- **WHAT THE EXERCISE ASKS**
Would you output the whole listing below, exactly as it reads?

- **DATASET EXTRACT**
-- begin --
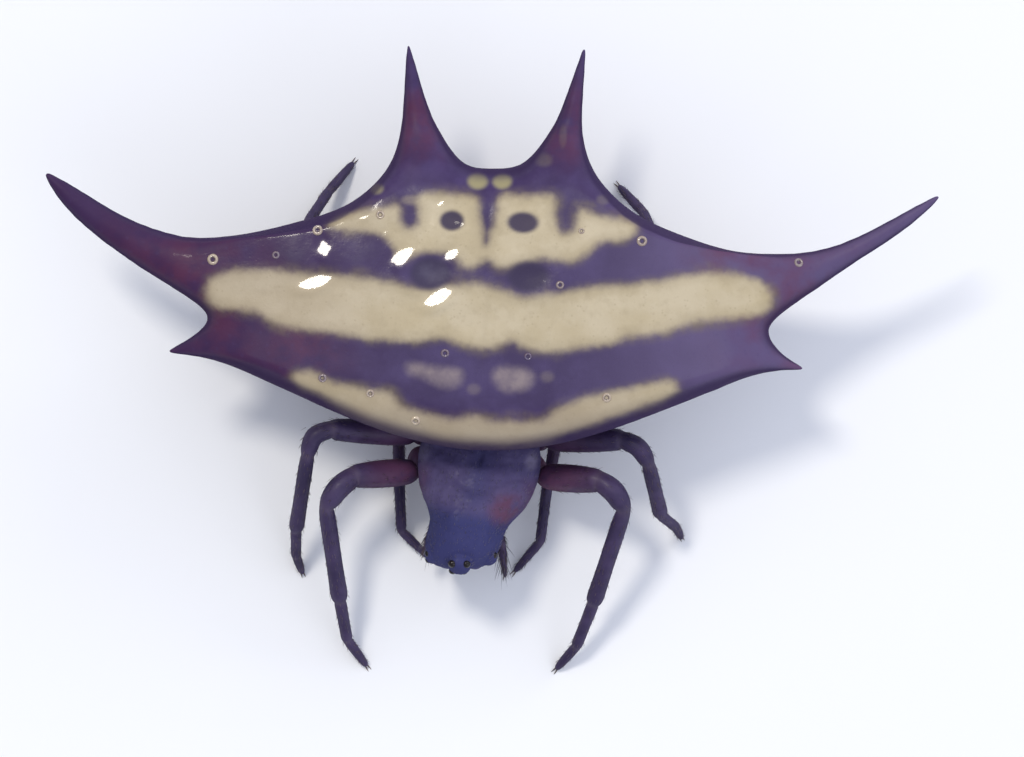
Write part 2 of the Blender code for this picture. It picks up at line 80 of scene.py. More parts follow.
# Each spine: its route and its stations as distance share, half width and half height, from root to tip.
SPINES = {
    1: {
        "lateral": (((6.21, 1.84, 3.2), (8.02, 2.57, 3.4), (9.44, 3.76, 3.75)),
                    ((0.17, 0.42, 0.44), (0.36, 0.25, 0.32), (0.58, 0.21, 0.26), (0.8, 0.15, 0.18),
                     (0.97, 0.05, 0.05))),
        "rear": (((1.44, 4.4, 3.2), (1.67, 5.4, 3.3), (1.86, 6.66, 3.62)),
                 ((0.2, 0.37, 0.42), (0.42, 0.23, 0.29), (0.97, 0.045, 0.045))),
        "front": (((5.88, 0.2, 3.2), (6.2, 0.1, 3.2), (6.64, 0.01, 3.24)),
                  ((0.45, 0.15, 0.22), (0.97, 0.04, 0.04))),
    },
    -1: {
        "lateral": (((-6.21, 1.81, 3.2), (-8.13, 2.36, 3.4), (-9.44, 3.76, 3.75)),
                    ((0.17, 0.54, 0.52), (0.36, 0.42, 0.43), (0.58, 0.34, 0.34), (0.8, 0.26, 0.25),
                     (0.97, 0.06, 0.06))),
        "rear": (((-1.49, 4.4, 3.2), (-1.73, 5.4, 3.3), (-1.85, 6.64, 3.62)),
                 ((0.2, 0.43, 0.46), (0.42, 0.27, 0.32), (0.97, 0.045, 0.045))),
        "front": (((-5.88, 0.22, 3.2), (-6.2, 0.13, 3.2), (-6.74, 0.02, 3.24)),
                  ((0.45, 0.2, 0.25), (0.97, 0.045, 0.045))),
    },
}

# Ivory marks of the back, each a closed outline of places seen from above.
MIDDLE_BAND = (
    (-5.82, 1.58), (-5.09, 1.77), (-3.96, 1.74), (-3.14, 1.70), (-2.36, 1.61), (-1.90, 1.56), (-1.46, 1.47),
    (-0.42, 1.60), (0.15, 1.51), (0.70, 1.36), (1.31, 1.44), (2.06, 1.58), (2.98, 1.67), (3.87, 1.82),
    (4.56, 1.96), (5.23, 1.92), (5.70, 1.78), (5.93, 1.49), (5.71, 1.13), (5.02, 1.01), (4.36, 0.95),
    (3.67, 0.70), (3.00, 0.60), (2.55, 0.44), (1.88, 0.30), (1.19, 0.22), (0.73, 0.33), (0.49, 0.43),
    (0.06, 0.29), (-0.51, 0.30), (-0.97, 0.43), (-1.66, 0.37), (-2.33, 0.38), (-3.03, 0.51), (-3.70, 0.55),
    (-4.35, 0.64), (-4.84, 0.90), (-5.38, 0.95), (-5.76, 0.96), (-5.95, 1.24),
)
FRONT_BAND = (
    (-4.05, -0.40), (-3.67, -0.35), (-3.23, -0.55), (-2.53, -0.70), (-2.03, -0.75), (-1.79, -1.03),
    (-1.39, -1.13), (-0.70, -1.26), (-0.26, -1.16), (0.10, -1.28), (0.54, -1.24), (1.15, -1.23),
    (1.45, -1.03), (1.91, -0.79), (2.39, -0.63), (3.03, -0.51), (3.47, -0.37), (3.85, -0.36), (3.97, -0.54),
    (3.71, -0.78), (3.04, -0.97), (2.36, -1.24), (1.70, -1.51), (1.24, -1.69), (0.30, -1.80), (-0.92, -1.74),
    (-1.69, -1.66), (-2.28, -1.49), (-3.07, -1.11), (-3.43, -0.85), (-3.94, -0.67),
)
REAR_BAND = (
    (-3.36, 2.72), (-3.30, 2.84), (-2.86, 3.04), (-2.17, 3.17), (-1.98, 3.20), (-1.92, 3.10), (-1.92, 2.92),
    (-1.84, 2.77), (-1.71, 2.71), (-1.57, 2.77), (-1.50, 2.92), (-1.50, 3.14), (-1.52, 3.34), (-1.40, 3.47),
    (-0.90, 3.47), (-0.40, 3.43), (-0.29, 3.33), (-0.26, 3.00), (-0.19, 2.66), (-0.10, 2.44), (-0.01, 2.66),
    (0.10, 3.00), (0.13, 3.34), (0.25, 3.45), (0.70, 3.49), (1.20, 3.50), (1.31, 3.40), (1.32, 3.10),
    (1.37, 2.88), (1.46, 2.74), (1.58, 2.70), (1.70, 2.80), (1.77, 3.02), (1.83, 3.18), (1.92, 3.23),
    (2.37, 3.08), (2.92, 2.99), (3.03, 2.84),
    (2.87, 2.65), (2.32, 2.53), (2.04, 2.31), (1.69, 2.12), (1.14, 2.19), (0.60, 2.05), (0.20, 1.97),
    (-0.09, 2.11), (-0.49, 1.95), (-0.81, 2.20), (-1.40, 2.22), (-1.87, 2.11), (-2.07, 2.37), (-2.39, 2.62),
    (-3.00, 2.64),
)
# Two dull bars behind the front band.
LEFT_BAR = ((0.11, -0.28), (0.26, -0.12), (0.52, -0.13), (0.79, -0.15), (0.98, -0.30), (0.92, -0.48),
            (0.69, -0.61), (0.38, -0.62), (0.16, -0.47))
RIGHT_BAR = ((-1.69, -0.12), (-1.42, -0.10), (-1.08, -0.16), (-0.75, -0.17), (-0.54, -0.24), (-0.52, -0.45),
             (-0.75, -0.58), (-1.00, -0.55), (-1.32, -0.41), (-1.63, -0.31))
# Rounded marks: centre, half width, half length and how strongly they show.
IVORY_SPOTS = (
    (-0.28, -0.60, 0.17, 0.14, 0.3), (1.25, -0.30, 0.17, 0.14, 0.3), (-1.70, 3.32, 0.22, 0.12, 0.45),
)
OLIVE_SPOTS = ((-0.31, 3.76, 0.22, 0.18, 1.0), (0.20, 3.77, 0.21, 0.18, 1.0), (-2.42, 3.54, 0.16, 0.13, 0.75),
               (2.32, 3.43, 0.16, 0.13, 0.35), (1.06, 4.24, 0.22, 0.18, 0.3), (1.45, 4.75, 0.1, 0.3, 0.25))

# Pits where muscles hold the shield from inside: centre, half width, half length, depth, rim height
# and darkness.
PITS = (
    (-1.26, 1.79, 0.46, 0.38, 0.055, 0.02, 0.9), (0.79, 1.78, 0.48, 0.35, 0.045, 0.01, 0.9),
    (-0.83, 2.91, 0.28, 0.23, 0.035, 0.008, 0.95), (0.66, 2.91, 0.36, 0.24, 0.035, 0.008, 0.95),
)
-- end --
- **ANSWER TO THIS TASK**
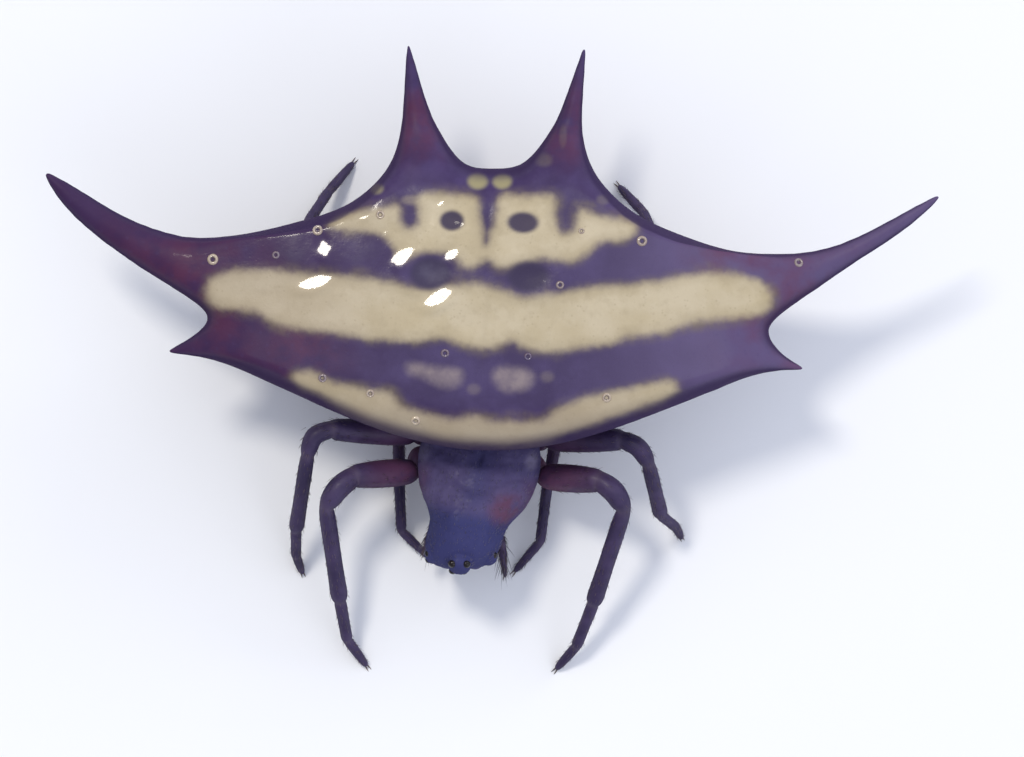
Write part 2 of the Blender code for this picture. It picks up at line 80 of scene.py. More parts follow.
# Each spine: its route and its stations as distance share, half width and half height, from root to tip.
SPINES = {
    1: {
        "lateral": (((6.21, 1.84, 3.2), (8.02, 2.57, 3.4), (9.44, 3.76, 3.75)),
                    ((0.17, 0.42, 0.44), (0.36, 0.25, 0.32), (0.58, 0.21, 0.26), (0.8, 0.15, 0.18),
                     (0.97, 0.05, 0.05))),
        "rear": (((1.44, 4.4, 3.2), (1.67, 5.4, 3.3), (1.86, 6.66, 3.62)),
                 ((0.2, 0.37, 0.42), (0.42, 0.23, 0.29), (0.97, 0.045, 0.045))),
        "front": (((5.88, 0.2, 3.2), (6.2, 0.1, 3.2), (6.64, 0.01, 3.24)),
                  ((0.45, 0.15, 0.22), (0.97, 0.04, 0.04))),
    },
    -1: {
        "lateral": (((-6.21, 1.81, 3.2), (-8.13, 2.36, 3.4), (-9.44, 3.76, 3.75)),
                    ((0.17, 0.54, 0.52), (0.36, 0.42, 0.43), (0.58, 0.34, 0.34), (0.8, 0.26, 0.25),
                     (0.97, 0.06, 0.06))),
        "rear": (((-1.49, 4.4, 3.2), (-1.73, 5.4, 3.3), (-1.85, 6.64, 3.62)),
                 ((0.2, 0.43, 0.46), (0.42, 0.27, 0.32), (0.97, 0.045, 0.045))),
        "front": (((-5.88, 0.22, 3.2), (-6.2, 0.13, 3.2), (-6.74, 0.02, 3.24)),
                  ((0.45, 0.2, 0.25), (0.97, 0.045, 0.045))),
    },
}

# Ivory marks of the back, each a closed outline of places seen from above.
MIDDLE_BAND = (
    (-5.82, 1.58), (-5.09, 1.77), (-3.96, 1.74), (-3.14, 1.70), (-2.36, 1.61), (-1.90, 1.56), (-1.46, 1.47),
    (-0.42, 1.60), (0.15, 1.51), (0.70, 1.36), (1.31, 1.44), (2.06, 1.58), (2.98, 1.67), (3.87, 1.82),
    (4.56, 1.96), (5.23, 1.92), (5.70, 1.78), (5.93, 1.49), (5.71, 1.13), (5.02, 1.01), (4.36, 0.95),
    (3.67, 0.70), (3.00, 0.60), (2.55, 0.44), (1.88, 0.30), (1.19, 0.22), (0.73, 0.33), (0.49, 0.43),
    (0.06, 0.29), (-0.51, 0.30), (-0.97, 0.43), (-1.66, 0.37), (-2.33, 0.38), (-3.03, 0.51), (-3.70, 0.55),
    (-4.35, 0.64), (-4.84, 0.90), (-5.38, 0.95), (-5.76, 0.96), (-5.95, 1.24),
)
FRONT_BAND = (
    (-4.05, -0.40), (-3.67, -0.35), (-3.23, -0.55), (-2.53, -0.70), (-2.03, -0.75), (-1.79, -1.03),
    (-1.39, -1.13), (-0.70, -1.26), (-0.26, -1.16), (0.10, -1.28), (0.54, -1.24), (1.15, -1.23),
    (1.45, -1.03), (1.91, -0.79), (2.39, -0.63), (3.03, -0.51), (3.47, -0.37), (3.85, -0.36), (3.97, -0.54),
    (3.71, -0.78), (3.04, -0.97), (2.36, -1.24), (1.70, -1.51), (1.24, -1.69), (0.30, -1.80), (-0.92, -1.74),
    (-1.69, -1.66), (-2.28, -1.49), (-3.07, -1.11), (-3.43, -0.85), (-3.94, -0.67),
)
REAR_BAND = (
    (-3.36, 2.72), (-3.30, 2.84), (-2.86, 3.04), (-2.17, 3.17), (-1.98, 3.20), (-1.92, 3.10), (-1.92, 2.92),
    (-1.84, 2.77), (-1.71, 2.71), (-1.57, 2.77), (-1.50, 2.92), (-1.50, 3.14), (-1.52, 3.34), (-1.40, 3.47),
    (-0.90, 3.47), (-0.40, 3.43), (-0.29, 3.33), (-0.26, 3.00), (-0.19, 2.66), (-0.10, 2.44), (-0.01, 2.66),
    (0.10, 3.00), (0.13, 3.34), (0.25, 3.45), (0.70, 3.49), (1.20, 3.50), (1.31, 3.40), (1.32, 3.10),
    (1.37, 2.88), (1.46, 2.74), (1.58, 2.70), (1.70, 2.80), (1.77, 3.02), (1.83, 3.18), (1.92, 3.23),
    (2.37, 3.08), (2.92, 2.99), (3.03, 2.84),
    (2.87, 2.65), (2.32, 2.53), (2.04, 2.31), (1.69, 2.12), (1.14, 2.19), (0.60, 2.05), (0.20, 1.97),
    (-0.09, 2.11), (-0.49, 1.95), (-0.81, 2.20), (-1.40, 2.22), (-1.87, 2.11), (-2.07, 2.37), (-2.39, 2.62),
    (-3.00, 2.64),
)
# Two dull bars behind the front band.
LEFT_BAR = ((0.11, -0.28), (0.26, -0.12), (0.52, -0.13), (0.79, -0.15), (0.98, -0.30), (0.92, -0.48),
            (0.69, -0.61), (0.38, -0.62), (0.16, -0.47))
RIGHT_BAR = ((-1.69, -0.12), (-1.42, -0.10), (-1.08, -0.16), (-0.75, -0.17), (-0.54, -0.24), (-0.52, -0.45),
             (-0.75, -0.58), (-1.00, -0.55), (-1.32, -0.41), (-1.63, -0.31))
# Rounded marks: centre, half width, half length and how strongly they show.
IVORY_SPOTS = (
    (-0.28, -0.60, 0.17, 0.14, 0.3), (1.25, -0.30, 0.17, 0.14, 0.3), (-1.70, 3.32, 0.22, 0.12, 0.45),
)
OLIVE_SPOTS = ((-0.31, 3.76, 0.22, 0.18, 1.0), (0.20, 3.77, 0.21, 0.18, 1.0), (-2.42, 3.54, 0.16, 0.13, 0.75),
               (2.32, 3.43, 0.16, 0.13, 0.35), (1.06, 4.24, 0.22, 0.18, 0.3), (1.45, 4.75, 0.1, 0.3, 0.25))

# Pits where muscles hold the shield from inside: centre, half width, half length, depth, rim height
# and darkness.
PITS = (
    (-1.26, 1.79, 0.46, 0.38, 0.055, 0.02, 0.9), (0.79, 1.78, 0.48, 0.35, 0.045, 0.01, 0.9),
    (-0.83, 2.91, 0.28, 0.23, 0.035, 0.008, 0.95), (0.66, 2.91, 0.36, 0.24, 0.035, 0.008, 0.95),
)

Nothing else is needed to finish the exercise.